As the sun started to set below the horizon, I thought my day was done. I had watched the buck off and on for nearly two hours, and although he was close, he wasn’t within my comfortable crossbow range.
I was taking in the pastel-painted skyline and couldn’t believe my eyes when the big buck returned, jumped the fence and focused on his stomach instead of the ladies. I felt like I was in the chess game of my life, as the buck would feed towards me only to turn and not offer a shot. He would wander too far away, then tease me by feeding back into the field. With light fading fast, the buck finally stopped at 46 yards, offering a perfect quartering-away shot. My arrow found its mark and the buck only traveled 50 yards before piling up.
Targets Are Not Wild Game
Patience is a virtue, but ethics help define a hunter. With the long-range crossbow craze getting attention, some good advice would be never shoot at a live target in a hunting situation at yardages you have not practiced and are not comfortable with at the range.

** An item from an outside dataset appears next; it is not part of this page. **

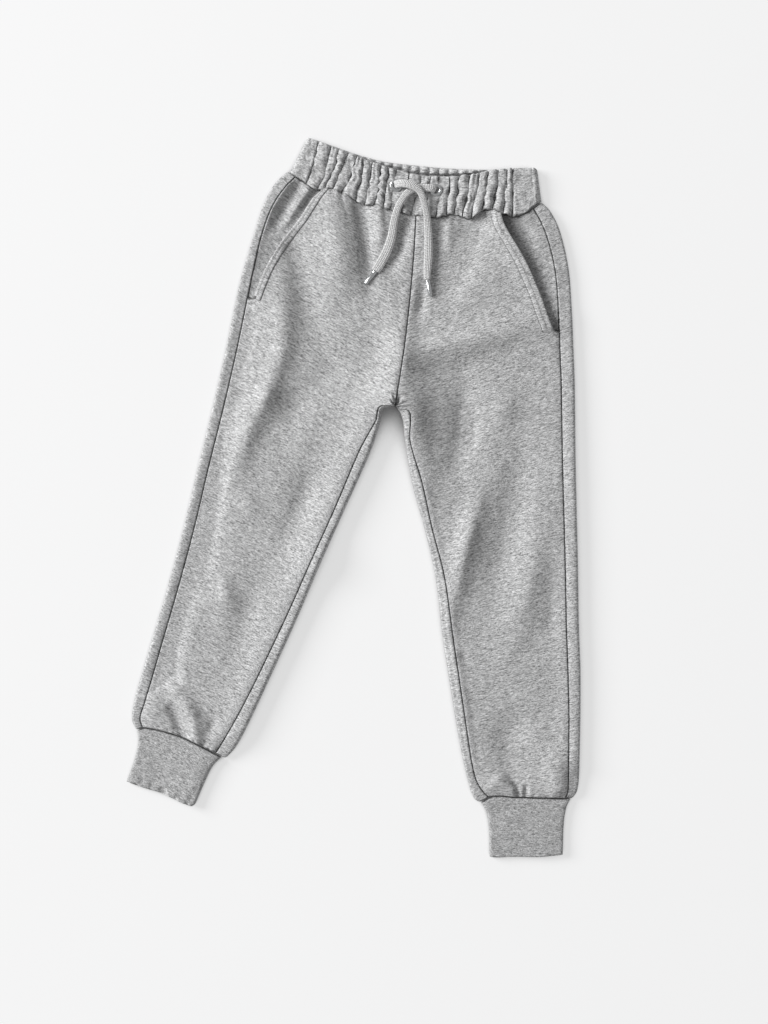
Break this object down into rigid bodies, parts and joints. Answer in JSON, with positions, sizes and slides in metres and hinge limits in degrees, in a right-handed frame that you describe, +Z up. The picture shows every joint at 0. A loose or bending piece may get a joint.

Fact: A crossbow shooting a 400-grain arrow at 400 fps will drop 92.8 inches to hit a target at 100 yards. That is a significant arc, from what would be the fastest bow around.
My 50-yard maximum forced me to pass the big buck I hoped to harvest. Anything beyond that has so many elements of risk that I can’t justify trying it. I owe it to the animals I pursue to make clean, ethical shots every single time.
Anyone that thinks they can make a 100-yard shot when hunting needs to run some tests. Set up at the range and shoot your crossbow so you can see the actual arrow flight. It should astonish you how big the arc is, looking like a bold rainbow after a good rain. Video the exercise and play it back in slow motion. The time it takes for the arrow to get to the target should make it clear that it isn’t an ethical hunting shot.
Have fun target shooting at extreme ranges, as it will only make you more accurate at distances you intend to hunt, but don’t confuse long-range target shooting with how far to push a crossbow when hunting.